• _WHAT IS EXPECTED_: Read the data and repeat all of it exactly.

※ ※ ※

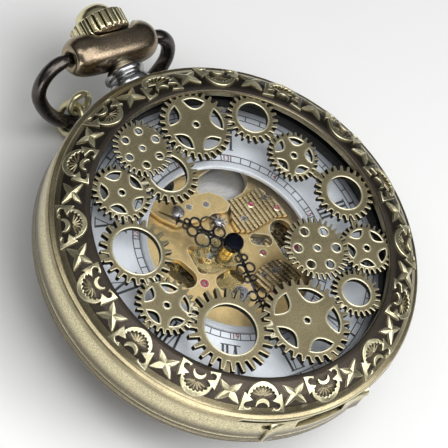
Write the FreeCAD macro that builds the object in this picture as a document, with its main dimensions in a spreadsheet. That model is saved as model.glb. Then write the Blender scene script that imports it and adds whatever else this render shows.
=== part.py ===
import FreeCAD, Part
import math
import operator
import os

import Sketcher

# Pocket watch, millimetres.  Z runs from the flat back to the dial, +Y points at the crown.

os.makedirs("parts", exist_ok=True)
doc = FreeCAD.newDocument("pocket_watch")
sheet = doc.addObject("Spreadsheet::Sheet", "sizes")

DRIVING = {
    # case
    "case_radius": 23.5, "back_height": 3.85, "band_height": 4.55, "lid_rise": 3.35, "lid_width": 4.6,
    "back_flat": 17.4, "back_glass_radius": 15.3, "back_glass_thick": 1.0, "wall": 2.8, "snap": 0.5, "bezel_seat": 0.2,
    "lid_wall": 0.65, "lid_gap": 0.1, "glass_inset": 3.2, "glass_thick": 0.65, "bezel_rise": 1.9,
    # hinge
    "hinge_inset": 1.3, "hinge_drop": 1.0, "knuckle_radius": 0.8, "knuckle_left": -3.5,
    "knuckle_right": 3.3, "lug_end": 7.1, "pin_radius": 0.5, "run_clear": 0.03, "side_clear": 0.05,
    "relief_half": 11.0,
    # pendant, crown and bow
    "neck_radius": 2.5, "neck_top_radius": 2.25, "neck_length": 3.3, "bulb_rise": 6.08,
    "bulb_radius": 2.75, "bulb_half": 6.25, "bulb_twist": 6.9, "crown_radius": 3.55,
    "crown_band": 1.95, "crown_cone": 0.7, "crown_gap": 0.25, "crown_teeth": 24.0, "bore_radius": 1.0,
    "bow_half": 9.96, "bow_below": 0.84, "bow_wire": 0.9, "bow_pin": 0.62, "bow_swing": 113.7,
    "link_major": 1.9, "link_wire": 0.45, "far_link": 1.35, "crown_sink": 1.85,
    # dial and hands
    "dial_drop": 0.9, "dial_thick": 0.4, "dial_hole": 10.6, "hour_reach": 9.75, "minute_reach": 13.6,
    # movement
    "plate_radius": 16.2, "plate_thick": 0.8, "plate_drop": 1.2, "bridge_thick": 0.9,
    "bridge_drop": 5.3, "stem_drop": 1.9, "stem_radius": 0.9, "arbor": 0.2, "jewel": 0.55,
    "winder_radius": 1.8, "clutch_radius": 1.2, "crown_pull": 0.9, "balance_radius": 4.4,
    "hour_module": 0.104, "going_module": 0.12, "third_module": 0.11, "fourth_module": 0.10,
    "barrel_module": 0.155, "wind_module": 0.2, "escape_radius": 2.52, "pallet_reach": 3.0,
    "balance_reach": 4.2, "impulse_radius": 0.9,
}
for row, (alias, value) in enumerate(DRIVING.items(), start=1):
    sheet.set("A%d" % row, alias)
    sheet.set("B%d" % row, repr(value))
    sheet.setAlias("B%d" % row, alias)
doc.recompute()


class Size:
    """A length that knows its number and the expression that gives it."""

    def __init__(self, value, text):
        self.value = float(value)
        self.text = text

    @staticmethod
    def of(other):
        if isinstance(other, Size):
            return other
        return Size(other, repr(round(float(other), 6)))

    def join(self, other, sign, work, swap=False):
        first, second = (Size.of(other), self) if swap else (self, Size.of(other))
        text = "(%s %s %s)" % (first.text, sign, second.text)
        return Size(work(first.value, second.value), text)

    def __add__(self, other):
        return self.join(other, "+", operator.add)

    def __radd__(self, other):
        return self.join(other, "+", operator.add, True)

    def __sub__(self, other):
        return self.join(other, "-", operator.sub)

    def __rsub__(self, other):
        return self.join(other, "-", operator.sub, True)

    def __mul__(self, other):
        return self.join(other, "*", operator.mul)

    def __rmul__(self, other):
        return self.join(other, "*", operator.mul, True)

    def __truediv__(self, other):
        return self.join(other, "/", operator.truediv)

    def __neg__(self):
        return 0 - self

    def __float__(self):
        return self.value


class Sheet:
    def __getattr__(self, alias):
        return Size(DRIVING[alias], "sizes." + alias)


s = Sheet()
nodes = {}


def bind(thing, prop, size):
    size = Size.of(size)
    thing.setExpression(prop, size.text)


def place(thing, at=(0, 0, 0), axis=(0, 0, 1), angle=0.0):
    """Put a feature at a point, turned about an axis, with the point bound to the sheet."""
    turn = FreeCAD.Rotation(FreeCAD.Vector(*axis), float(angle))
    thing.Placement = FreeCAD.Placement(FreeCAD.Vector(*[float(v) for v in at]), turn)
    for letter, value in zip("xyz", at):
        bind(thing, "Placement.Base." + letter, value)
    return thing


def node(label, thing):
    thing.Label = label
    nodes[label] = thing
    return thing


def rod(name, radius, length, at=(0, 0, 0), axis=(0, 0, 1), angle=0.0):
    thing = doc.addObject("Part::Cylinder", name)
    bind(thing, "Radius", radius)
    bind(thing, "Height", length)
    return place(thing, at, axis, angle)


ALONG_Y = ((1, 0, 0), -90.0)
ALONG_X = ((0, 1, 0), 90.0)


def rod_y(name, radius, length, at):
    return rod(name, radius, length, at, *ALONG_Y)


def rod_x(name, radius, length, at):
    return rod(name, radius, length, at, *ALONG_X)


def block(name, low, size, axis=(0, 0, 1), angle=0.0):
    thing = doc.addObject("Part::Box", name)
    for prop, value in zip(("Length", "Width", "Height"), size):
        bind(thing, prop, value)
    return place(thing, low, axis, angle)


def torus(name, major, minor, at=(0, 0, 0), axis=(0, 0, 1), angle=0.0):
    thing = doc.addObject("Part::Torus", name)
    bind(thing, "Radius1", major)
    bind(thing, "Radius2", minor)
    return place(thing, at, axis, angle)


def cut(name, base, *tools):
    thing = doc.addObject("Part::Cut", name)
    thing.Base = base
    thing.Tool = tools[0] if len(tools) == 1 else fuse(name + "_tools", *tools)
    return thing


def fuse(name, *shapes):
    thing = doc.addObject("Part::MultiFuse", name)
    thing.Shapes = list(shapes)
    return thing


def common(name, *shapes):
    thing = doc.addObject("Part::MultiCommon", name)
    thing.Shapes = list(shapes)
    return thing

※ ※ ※

• _FULL ANSWER_:
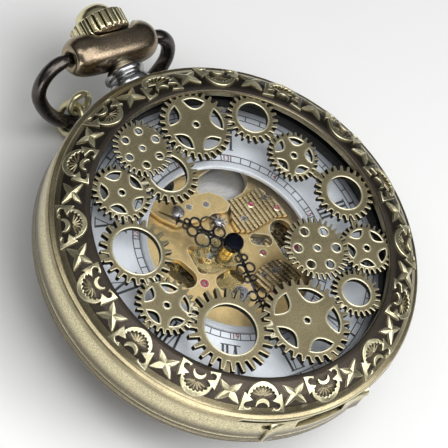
Write the FreeCAD macro that builds the object in this picture as a document, with its main dimensions in a spreadsheet. That model is saved as model.glb. Then write the Blender scene script that imports it and adds whatever else this render shows.
=== part.py ===
import FreeCAD, Part
import math
import operator
import os

import Sketcher

# Pocket watch, millimetres.  Z runs from the flat back to the dial, +Y points at the crown.

os.makedirs("parts", exist_ok=True)
doc = FreeCAD.newDocument("pocket_watch")
sheet = doc.addObject("Spreadsheet::Sheet", "sizes")

DRIVING = {
    # case
    "case_radius": 23.5, "back_height": 3.85, "band_height": 4.55, "lid_rise": 3.35, "lid_width": 4.6,
    "back_flat": 17.4, "back_glass_radius": 15.3, "back_glass_thick": 1.0, "wall": 2.8, "snap": 0.5, "bezel_seat": 0.2,
    "lid_wall": 0.65, "lid_gap": 0.1, "glass_inset": 3.2, "glass_thick": 0.65, "bezel_rise": 1.9,
    # hinge
    "hinge_inset": 1.3, "hinge_drop": 1.0, "knuckle_radius": 0.8, "knuckle_left": -3.5,
    "knuckle_right": 3.3, "lug_end": 7.1, "pin_radius": 0.5, "run_clear": 0.03, "side_clear": 0.05,
    "relief_half": 11.0,
    # pendant, crown and bow
    "neck_radius": 2.5, "neck_top_radius": 2.25, "neck_length": 3.3, "bulb_rise": 6.08,
    "bulb_radius": 2.75, "bulb_half": 6.25, "bulb_twist": 6.9, "crown_radius": 3.55,
    "crown_band": 1.95, "crown_cone": 0.7, "crown_gap": 0.25, "crown_teeth": 24.0, "bore_radius": 1.0,
    "bow_half": 9.96, "bow_below": 0.84, "bow_wire": 0.9, "bow_pin": 0.62, "bow_swing": 113.7,
    "link_major": 1.9, "link_wire": 0.45, "far_link": 1.35, "crown_sink": 1.85,
    # dial and hands
    "dial_drop": 0.9, "dial_thick": 0.4, "dial_hole": 10.6, "hour_reach": 9.75, "minute_reach": 13.6,
    # movement
    "plate_radius": 16.2, "plate_thick": 0.8, "plate_drop": 1.2, "bridge_thick": 0.9,
    "bridge_drop": 5.3, "stem_drop": 1.9, "stem_radius": 0.9, "arbor": 0.2, "jewel": 0.55,
    "winder_radius": 1.8, "clutch_radius": 1.2, "crown_pull": 0.9, "balance_radius": 4.4,
    "hour_module": 0.104, "going_module": 0.12, "third_module": 0.11, "fourth_module": 0.10,
    "barrel_module": 0.155, "wind_module": 0.2, "escape_radius": 2.52, "pallet_reach": 3.0,
    "balance_reach": 4.2, "impulse_radius": 0.9,
}
for row, (alias, value) in enumerate(DRIVING.items(), start=1):
    sheet.set("A%d" % row, alias)
    sheet.set("B%d" % row, repr(value))
    sheet.setAlias("B%d" % row, alias)
doc.recompute()


class Size:
    """A length that knows its number and the expression that gives it."""

    def __init__(self, value, text):
        self.value = float(value)
        self.text = text

    @staticmethod
    def of(other):
        if isinstance(other, Size):
            return other
        return Size(other, repr(round(float(other), 6)))

    def join(self, other, sign, work, swap=False):
        first, second = (Size.of(other), self) if swap else (self, Size.of(other))
        text = "(%s %s %s)" % (first.text, sign, second.text)
        return Size(work(first.value, second.value), text)

    def __add__(self, other):
        return self.join(other, "+", operator.add)

    def __radd__(self, other):
        return self.join(other, "+", operator.add, True)

    def __sub__(self, other):
        return self.join(other, "-", operator.sub)

    def __rsub__(self, other):
        return self.join(other, "-", operator.sub, True)

    def __mul__(self, other):
        return self.join(other, "*", operator.mul)

    def __rmul__(self, other):
        return self.join(other, "*", operator.mul, True)

    def __truediv__(self, other):
        return self.join(other, "/", operator.truediv)

    def __neg__(self):
        return 0 - self

    def __float__(self):
        return self.value


class Sheet:
    def __getattr__(self, alias):
        return Size(DRIVING[alias], "sizes." + alias)


s = Sheet()
nodes = {}


def bind(thing, prop, size):
    size = Size.of(size)
    thing.setExpression(prop, size.text)


def place(thing, at=(0, 0, 0), axis=(0, 0, 1), angle=0.0):
    """Put a feature at a point, turned about an axis, with the point bound to the sheet."""
    turn = FreeCAD.Rotation(FreeCAD.Vector(*axis), float(angle))
    thing.Placement = FreeCAD.Placement(FreeCAD.Vector(*[float(v) for v in at]), turn)
    for letter, value in zip("xyz", at):
        bind(thing, "Placement.Base." + letter, value)
    return thing


def node(label, thing):
    thing.Label = label
    nodes[label] = thing
    return thing


def rod(name, radius, length, at=(0, 0, 0), axis=(0, 0, 1), angle=0.0):
    thing = doc.addObject("Part::Cylinder", name)
    bind(thing, "Radius", radius)
    bind(thing, "Height", length)
    return place(thing, at, axis, angle)


ALONG_Y = ((1, 0, 0), -90.0)
ALONG_X = ((0, 1, 0), 90.0)


def rod_y(name, radius, length, at):
    return rod(name, radius, length, at, *ALONG_Y)


def rod_x(name, radius, length, at):
    return rod(name, radius, length, at, *ALONG_X)


def block(name, low, size, axis=(0, 0, 1), angle=0.0):
    thing = doc.addObject("Part::Box", name)
    for prop, value in zip(("Length", "Width", "Height"), size):
        bind(thing, prop, value)
    return place(thing, low, axis, angle)


def torus(name, major, minor, at=(0, 0, 0), axis=(0, 0, 1), angle=0.0):
    thing = doc.addObject("Part::Torus", name)
    bind(thing, "Radius1", major)
    bind(thing, "Radius2", minor)
    return place(thing, at, axis, angle)


def cut(name, base, *tools):
    thing = doc.addObject("Part::Cut", name)
    thing.Base = base
    thing.Tool = tools[0] if len(tools) == 1 else fuse(name + "_tools", *tools)
    return thing


def fuse(name, *shapes):
    thing = doc.addObject("Part::MultiFuse", name)
    thing.Shapes = list(shapes)
    return thing


def common(name, *shapes):
    thing = doc.addObject("Part::MultiCommon", name)
    thing.Shapes = list(shapes)
    return thing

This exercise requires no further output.